I've been trying to follow this thread (I may have missed some info, I admit) and also contacted Alamy and DACS but still have many questions as both Alamy and DACS did not respond to my emails.

 

Maybe someone can provide some information. I'm German located in Germany and have these questions:

 

1. Alamy informed me of 44 licenses that I could claim with DACS. I went through my entire sales report several times but I can only identify 20 RM sales that qualify (books, mgazines, UK territory).

 

2. I asked Alamy about the cut they are taking "to cover their costs" but haven't received an answer.
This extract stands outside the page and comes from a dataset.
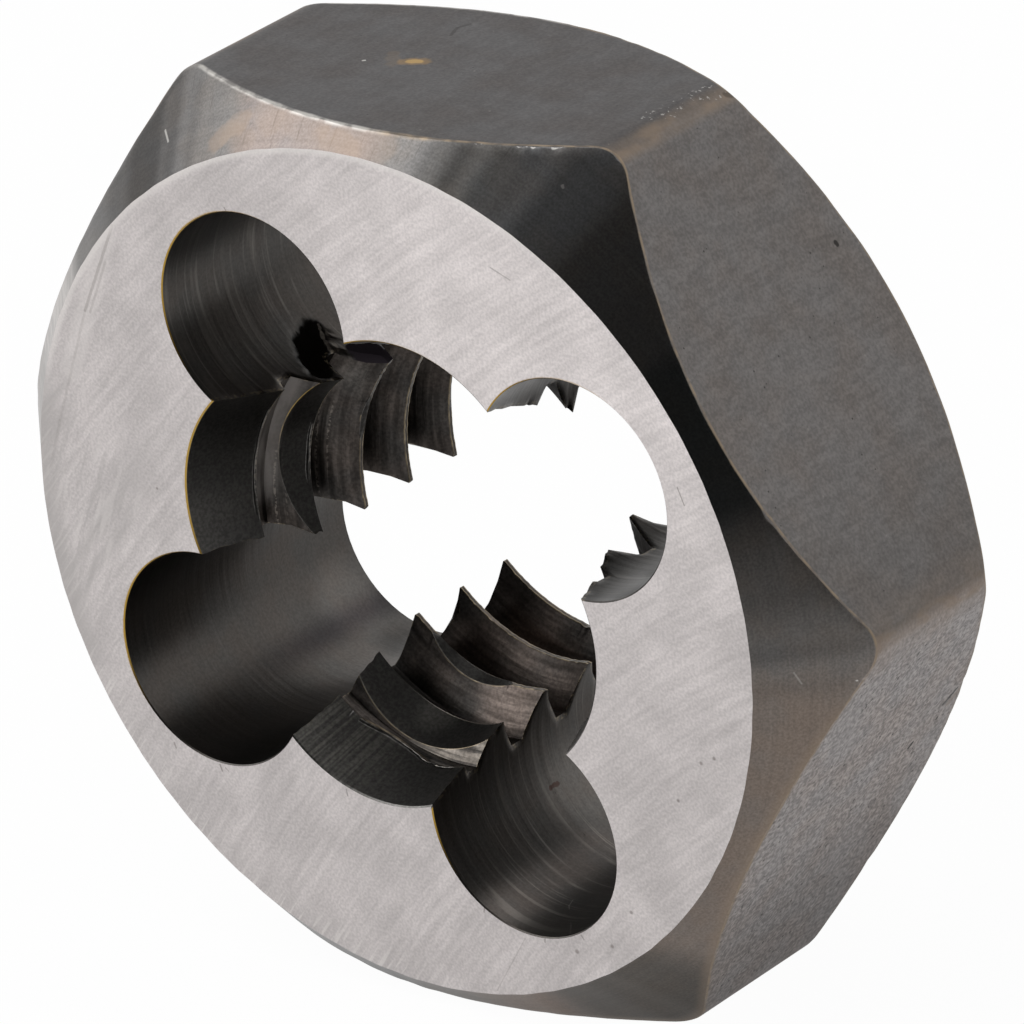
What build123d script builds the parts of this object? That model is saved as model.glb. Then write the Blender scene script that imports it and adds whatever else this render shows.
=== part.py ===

Is that cut a flat, fixed amount or a percentage of the claimed commissions I should receive?

 

3. How much $ is one of these licenses worth (from past years' experience)?

 

Depending on the value of one license and the information about how much money Alamy is taking to cover their costs (+ taking the 50%) it would be easier for me to determine which route to go (claim myself 20 licenses or let Alamy claim all 44 licenses).

 

Thanks in advance.

 

In answer to your question it is a single fixed amount.

 

The amount is based upon 2 factors:

 

1) The "bucket" you sit in based on the number of publications and then images across the different media

 

2) How many people overall claim agains the total pot of money DACS has received this year 

 

As the pot is fixed if 2x the number of people claim this year (and the minimum payout for ANY qualifying person is £25) then you could only see 40% of last years amount for a similar volume of images.

 

I would expect Alamy to take 50% of your total amount.